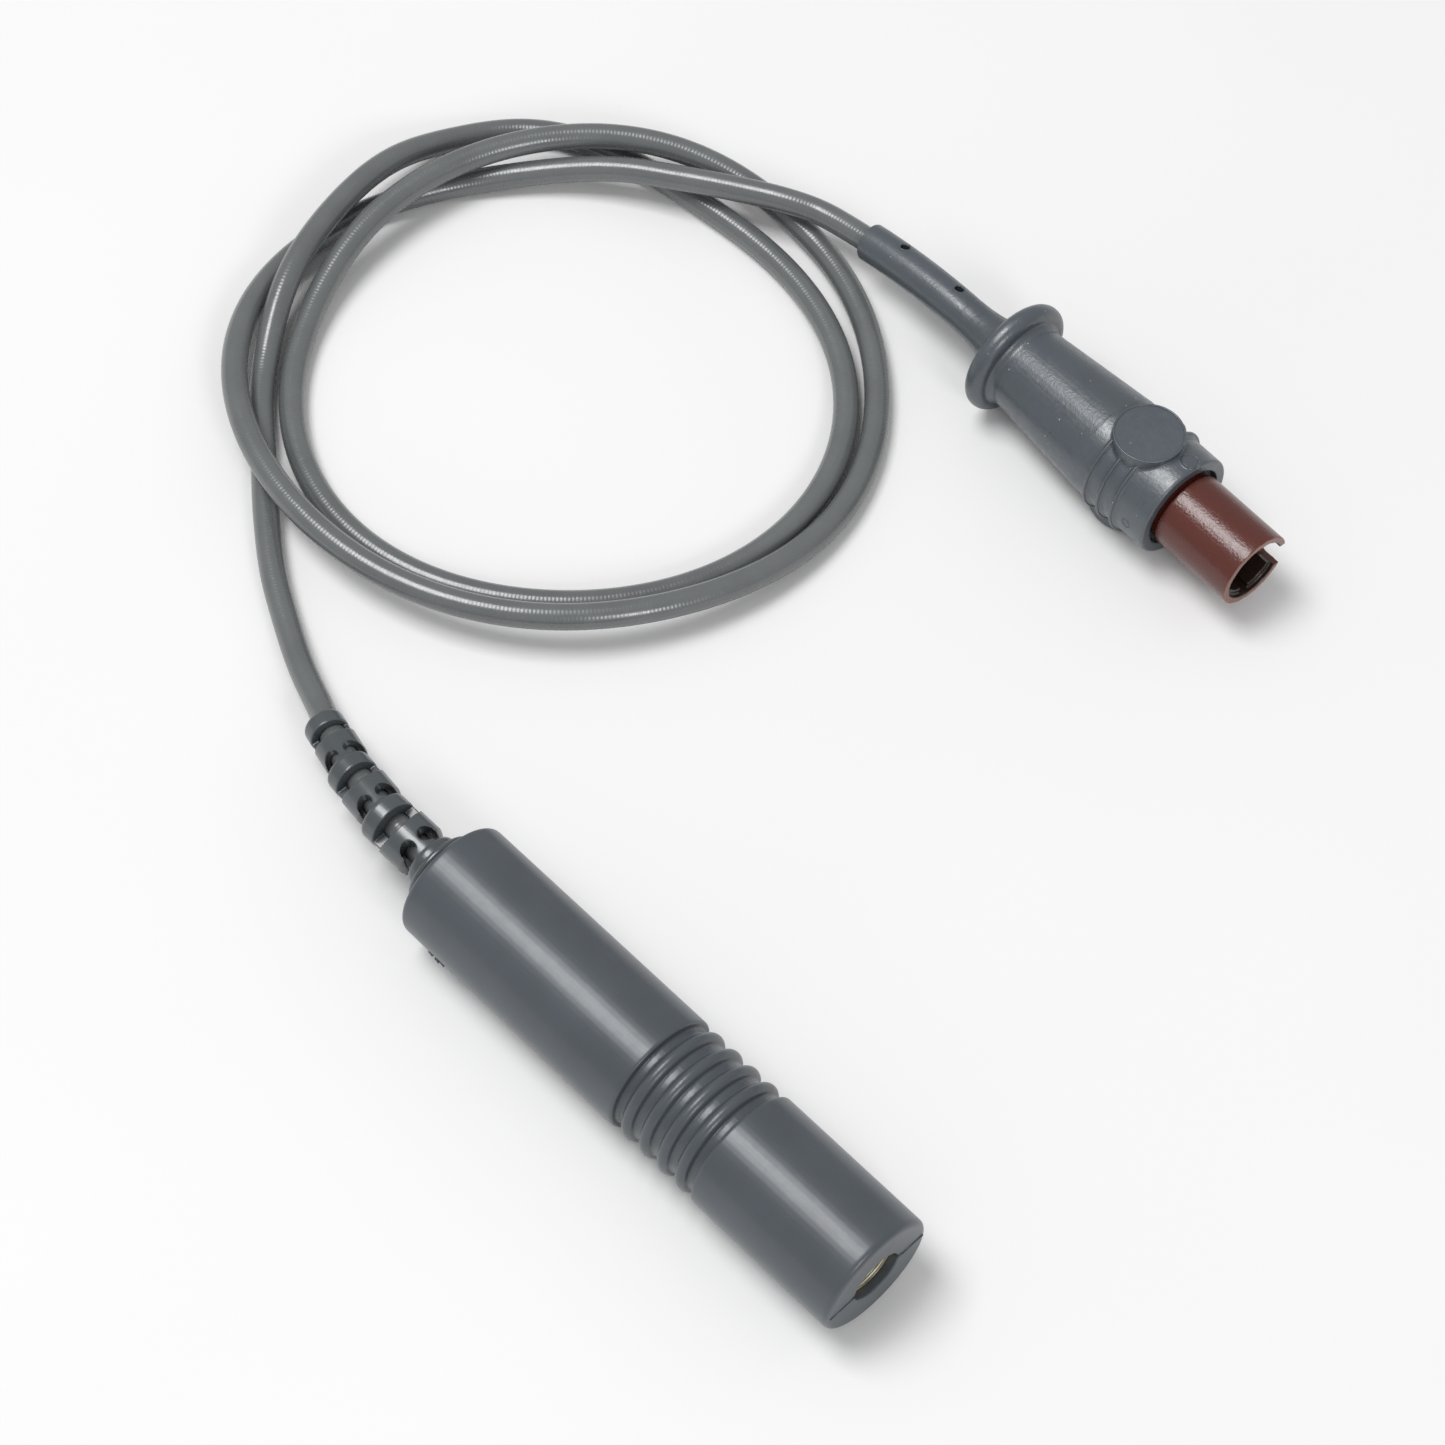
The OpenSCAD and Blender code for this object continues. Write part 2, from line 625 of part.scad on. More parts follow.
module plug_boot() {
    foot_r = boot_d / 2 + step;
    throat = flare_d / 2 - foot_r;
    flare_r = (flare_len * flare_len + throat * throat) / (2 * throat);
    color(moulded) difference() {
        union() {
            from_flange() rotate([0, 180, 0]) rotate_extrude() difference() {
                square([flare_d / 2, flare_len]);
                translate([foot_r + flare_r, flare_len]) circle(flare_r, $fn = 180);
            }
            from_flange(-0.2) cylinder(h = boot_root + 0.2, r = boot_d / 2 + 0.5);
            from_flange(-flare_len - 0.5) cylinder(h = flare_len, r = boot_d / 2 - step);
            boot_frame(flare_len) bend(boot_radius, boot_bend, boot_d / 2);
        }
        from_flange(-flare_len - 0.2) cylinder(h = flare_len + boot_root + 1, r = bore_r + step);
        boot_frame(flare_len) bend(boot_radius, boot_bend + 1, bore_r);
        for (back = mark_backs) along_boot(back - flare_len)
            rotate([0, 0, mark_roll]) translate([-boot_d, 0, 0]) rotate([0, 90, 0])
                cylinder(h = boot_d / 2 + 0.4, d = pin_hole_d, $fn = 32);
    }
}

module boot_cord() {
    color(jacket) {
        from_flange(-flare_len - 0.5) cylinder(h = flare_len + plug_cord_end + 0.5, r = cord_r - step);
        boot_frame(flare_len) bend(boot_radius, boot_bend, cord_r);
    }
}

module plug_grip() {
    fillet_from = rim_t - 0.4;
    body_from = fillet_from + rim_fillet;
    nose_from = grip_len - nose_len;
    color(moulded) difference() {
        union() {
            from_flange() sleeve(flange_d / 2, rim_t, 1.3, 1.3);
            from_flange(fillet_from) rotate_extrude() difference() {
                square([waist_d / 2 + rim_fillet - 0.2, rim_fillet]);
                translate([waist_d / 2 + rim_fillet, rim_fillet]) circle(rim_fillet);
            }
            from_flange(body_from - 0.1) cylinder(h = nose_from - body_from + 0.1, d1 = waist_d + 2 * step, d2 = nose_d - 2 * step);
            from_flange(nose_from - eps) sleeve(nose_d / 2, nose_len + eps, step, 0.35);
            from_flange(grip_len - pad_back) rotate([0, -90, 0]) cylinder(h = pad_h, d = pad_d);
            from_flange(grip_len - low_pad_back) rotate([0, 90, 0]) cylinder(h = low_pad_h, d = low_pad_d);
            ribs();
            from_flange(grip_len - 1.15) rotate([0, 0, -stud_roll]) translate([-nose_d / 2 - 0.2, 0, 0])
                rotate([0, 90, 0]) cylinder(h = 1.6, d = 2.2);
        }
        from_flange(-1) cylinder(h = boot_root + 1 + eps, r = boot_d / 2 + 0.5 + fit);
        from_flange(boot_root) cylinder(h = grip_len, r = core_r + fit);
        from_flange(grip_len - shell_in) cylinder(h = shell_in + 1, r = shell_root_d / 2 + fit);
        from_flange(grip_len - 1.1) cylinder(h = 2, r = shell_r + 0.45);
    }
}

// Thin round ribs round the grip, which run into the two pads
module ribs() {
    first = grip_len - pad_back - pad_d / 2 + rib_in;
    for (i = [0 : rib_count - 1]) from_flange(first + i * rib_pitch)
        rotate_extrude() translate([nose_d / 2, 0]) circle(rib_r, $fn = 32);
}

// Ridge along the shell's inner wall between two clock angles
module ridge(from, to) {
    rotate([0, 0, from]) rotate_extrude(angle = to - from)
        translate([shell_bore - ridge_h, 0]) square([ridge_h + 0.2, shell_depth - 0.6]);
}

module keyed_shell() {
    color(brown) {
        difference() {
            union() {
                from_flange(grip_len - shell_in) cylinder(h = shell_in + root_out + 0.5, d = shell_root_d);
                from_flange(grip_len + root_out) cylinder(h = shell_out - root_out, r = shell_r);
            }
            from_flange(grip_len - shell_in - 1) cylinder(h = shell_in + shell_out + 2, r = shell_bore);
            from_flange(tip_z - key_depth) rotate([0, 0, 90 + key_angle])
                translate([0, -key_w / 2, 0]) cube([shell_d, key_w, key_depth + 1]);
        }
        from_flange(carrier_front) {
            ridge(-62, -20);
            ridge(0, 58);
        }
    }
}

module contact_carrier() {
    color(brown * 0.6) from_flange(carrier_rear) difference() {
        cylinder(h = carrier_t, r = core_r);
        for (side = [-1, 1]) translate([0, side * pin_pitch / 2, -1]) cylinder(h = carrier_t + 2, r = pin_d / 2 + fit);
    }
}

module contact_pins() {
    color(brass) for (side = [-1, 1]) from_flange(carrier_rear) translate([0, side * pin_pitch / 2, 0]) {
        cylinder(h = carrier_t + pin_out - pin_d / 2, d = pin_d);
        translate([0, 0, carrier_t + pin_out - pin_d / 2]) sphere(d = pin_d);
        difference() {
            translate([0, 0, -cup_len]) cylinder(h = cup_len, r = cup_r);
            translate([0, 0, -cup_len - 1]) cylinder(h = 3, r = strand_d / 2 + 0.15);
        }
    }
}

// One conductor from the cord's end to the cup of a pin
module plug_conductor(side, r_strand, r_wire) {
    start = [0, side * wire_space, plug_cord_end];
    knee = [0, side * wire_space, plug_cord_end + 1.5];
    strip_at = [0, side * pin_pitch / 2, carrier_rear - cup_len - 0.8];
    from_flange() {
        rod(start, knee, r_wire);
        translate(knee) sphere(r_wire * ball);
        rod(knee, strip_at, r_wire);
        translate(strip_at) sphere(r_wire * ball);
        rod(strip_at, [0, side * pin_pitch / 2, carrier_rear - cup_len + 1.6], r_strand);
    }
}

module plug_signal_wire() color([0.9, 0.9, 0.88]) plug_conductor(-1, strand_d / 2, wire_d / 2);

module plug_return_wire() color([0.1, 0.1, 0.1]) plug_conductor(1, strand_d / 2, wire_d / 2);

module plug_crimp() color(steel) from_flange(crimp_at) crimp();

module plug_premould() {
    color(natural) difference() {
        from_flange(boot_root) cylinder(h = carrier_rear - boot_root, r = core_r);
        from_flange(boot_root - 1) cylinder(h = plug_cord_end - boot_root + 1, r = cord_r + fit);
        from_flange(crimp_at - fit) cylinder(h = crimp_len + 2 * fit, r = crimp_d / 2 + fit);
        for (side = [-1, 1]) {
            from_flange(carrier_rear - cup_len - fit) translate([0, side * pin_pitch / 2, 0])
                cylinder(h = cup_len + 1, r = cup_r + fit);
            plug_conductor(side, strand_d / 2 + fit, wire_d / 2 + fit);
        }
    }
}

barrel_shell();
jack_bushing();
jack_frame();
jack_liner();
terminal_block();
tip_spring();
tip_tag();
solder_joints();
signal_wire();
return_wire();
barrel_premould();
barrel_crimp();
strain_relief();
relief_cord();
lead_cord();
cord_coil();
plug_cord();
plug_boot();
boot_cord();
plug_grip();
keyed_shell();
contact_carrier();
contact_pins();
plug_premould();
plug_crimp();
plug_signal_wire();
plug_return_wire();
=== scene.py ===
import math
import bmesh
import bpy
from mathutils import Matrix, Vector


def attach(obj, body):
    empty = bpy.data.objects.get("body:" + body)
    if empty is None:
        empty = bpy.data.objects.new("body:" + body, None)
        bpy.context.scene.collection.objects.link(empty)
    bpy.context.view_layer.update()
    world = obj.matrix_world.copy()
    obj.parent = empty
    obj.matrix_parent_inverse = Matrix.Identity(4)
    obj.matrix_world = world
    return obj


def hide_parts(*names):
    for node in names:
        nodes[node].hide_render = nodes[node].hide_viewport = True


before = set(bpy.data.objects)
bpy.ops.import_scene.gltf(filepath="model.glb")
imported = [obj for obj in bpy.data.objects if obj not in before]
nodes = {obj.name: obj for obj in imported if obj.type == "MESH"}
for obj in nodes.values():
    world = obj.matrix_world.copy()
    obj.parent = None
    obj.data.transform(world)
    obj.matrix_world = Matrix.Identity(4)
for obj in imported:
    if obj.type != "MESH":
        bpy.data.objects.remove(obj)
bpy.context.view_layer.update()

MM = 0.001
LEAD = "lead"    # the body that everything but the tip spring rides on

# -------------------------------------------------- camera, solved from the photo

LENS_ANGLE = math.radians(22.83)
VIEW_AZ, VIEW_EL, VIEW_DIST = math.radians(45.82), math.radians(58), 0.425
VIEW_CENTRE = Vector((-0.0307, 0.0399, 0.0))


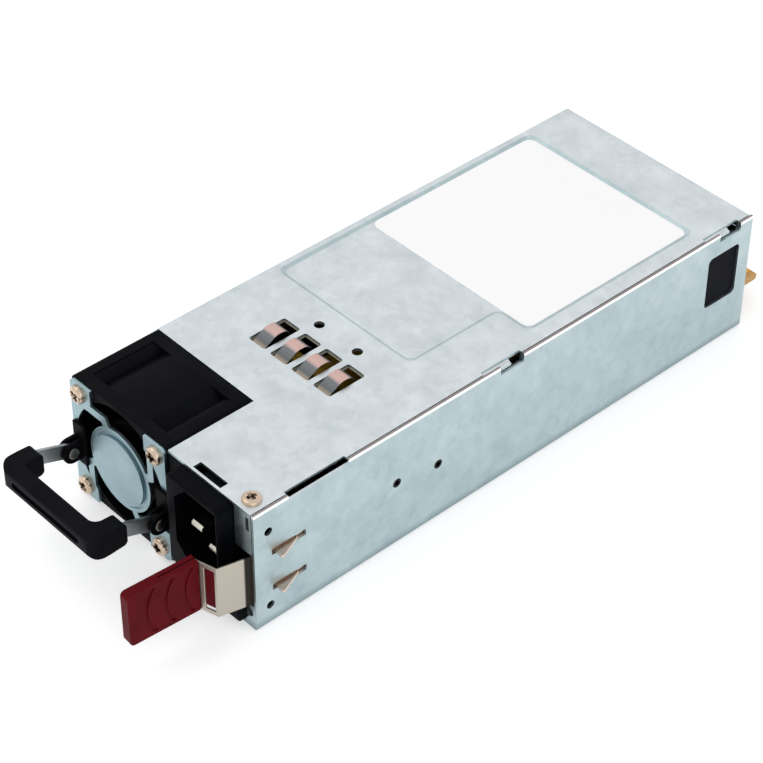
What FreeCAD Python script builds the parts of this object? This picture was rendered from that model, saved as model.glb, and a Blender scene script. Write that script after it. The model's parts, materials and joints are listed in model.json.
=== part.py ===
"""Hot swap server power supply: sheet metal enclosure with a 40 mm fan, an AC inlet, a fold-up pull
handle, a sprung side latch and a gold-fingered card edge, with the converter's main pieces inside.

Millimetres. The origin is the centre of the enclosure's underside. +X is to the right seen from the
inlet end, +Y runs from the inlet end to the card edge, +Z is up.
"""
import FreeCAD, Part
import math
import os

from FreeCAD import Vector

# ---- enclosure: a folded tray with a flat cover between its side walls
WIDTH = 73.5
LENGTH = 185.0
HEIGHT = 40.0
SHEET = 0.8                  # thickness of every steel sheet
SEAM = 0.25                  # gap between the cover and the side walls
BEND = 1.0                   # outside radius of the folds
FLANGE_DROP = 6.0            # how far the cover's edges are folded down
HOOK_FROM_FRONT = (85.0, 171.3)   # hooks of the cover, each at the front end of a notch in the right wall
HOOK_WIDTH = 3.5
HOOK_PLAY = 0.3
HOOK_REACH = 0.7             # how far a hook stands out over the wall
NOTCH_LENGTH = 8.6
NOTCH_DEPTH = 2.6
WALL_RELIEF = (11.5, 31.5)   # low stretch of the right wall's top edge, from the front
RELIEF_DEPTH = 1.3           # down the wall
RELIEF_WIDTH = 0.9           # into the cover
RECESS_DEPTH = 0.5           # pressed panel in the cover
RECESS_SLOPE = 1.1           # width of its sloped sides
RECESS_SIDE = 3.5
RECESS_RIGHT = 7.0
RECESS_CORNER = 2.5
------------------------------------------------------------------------
* Do this:
Read through the lines above and collect those that contain the string "Identity".

* Solution to this task:
    obj.matrix_parent_inverse = Matrix.Identity(4)
    obj.matrix_world = Matrix.Identity(4)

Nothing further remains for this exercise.